Mindee API Builder v1 version configured in Postman

 

Press the Send button and observe the response returned by the /burger_stores API (screenshot below with folded pages.candidates and predictions nodes):

 

Mindee API Builder - Predict response

Note: this is the response structure of the beta release, which will likely evolve in the RTM release.

 

Structure of the /predict endpoint response

 

The pages.candidates node is an array where each element of the array represents the page number. For instance, pages.candidates[0] represents candidates on the first page, pages.candidates[1] on the second page and so on (the beta thus outputs per-page candidates).

 

Candidate node structure

 

The structure of each candidate node is similar to the following one:

 

Mindee API Builder - Predict candidates in response

In our cast, there is only one such node (since there’s only one page in the document we sent to the API), but you can see that all the fields defined in the data model have an entry in each candidate node.

This makes sense since the ML model can identify candidates for a single field in multiple pages. And that's a desirable behavior.

 

Candidate field node structure

 

Let’s drill down further into a field, for instance the name field. Here is an example of a typical structure:

 

API Builder - Predict response - Name candiidate field

Each field is an array since there can be multiple candidates for that field on the same page.

Each field candidate has a content attribute, the value of which is the OCR’ed representation of the parsed text. 

The key attribute is the attribute expected by the /feedbacks endpoint when you want to pass a feedback back to Mindee (typically in case when the ML model made an incorrect prediction) so that it will learn from its mistakes and (hopefully) won’t make it again.

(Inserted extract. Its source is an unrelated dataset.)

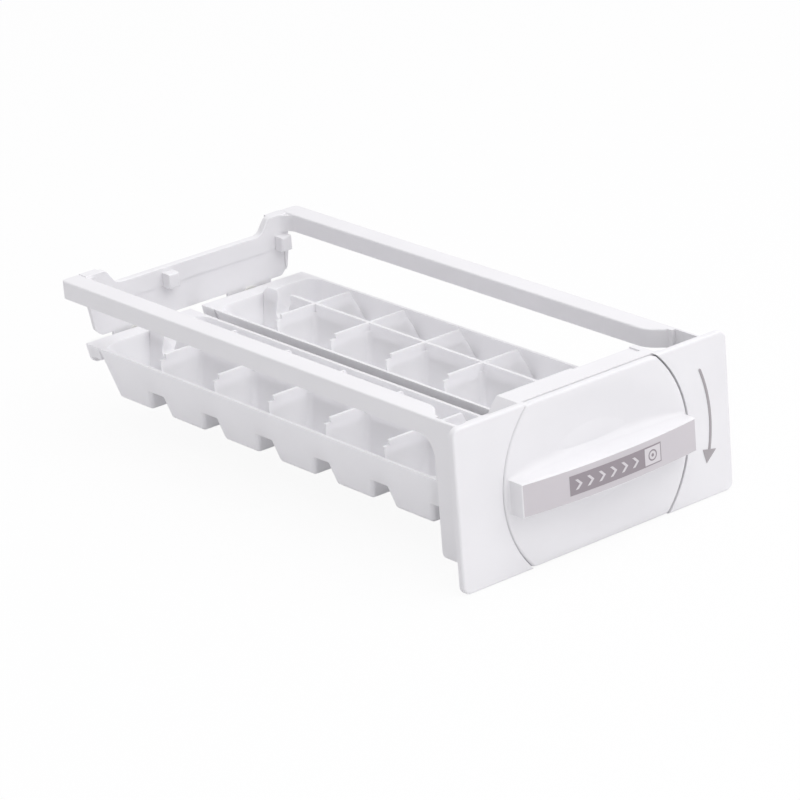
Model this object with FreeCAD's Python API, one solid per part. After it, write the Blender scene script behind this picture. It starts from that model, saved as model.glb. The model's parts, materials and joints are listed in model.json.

Last, the segmentation node represents the X,Y coordinates of the blue box (called the bounding_box in the API response).
 

For instance, the bounding box coordinates below:

 

Mindee Bounding Box

 

represent the following blue box (read as “III” when doing a 90-degrees rotation):

 

Bounding box example on document

 

Predictions node structure

Let’s switch to the predictions node, probably the most interesting one for you, since it holds the extracted values the ML model deems the most probable for the document you are trying to parse.

 

Here is a typical structure:

 

Mindee API Builder - Predict Response - Predictions node

As expected, the API response key of each field (as defined earlier in the Burger Stores and Menus API tutorial) shows up as an array in the predictions node (note that the predictions node is a singleton, not an array, because in the beta we return one set of predictions per document.

 

Note that the average_rating field is empty. This means the model wasn’t able to find any likely value for that field. Since it obviously exists in the document we submitted, we will see in the next article how we can use the /feedbacks endpoint to submit the correct value for that field.

 

Prediction field node structure

 

A typical structure for a multi-valued field (i.e. a field composed of multiple, consecutive boxes) is the following:

 

Mindee API Builder - Predict Response - Address field

 

In this case, the first 3 boxes of the address field (as detected by the ML model) are “American” “.” and “Fast” as available in the content keys above.

 

Each element in the predicate field array also contains:

  • a page_id attribute (referencing the 0-based page number where the element was found), 
  • a relative_vertices array of (X,Y) coordinates (similar to the bounding_box element discussed above),
  • a key attribute that uniquely identifies the element (and matches its corresponding candidate element in the candidates array discussed above)

 

Last but not the least, the input_uuidd attribute contains an id if you call the /predict endpoint with the feedback=true parameter:

 

Input UUID screenshot

The value of the input_uuid attribute should be used if you want to send feedback to your API.

That's it for this long but hopefully useful article. We’ll explore in the next tutorial how we can use our knowledge of the /predict endpoint to call the /feedbacks endpoint.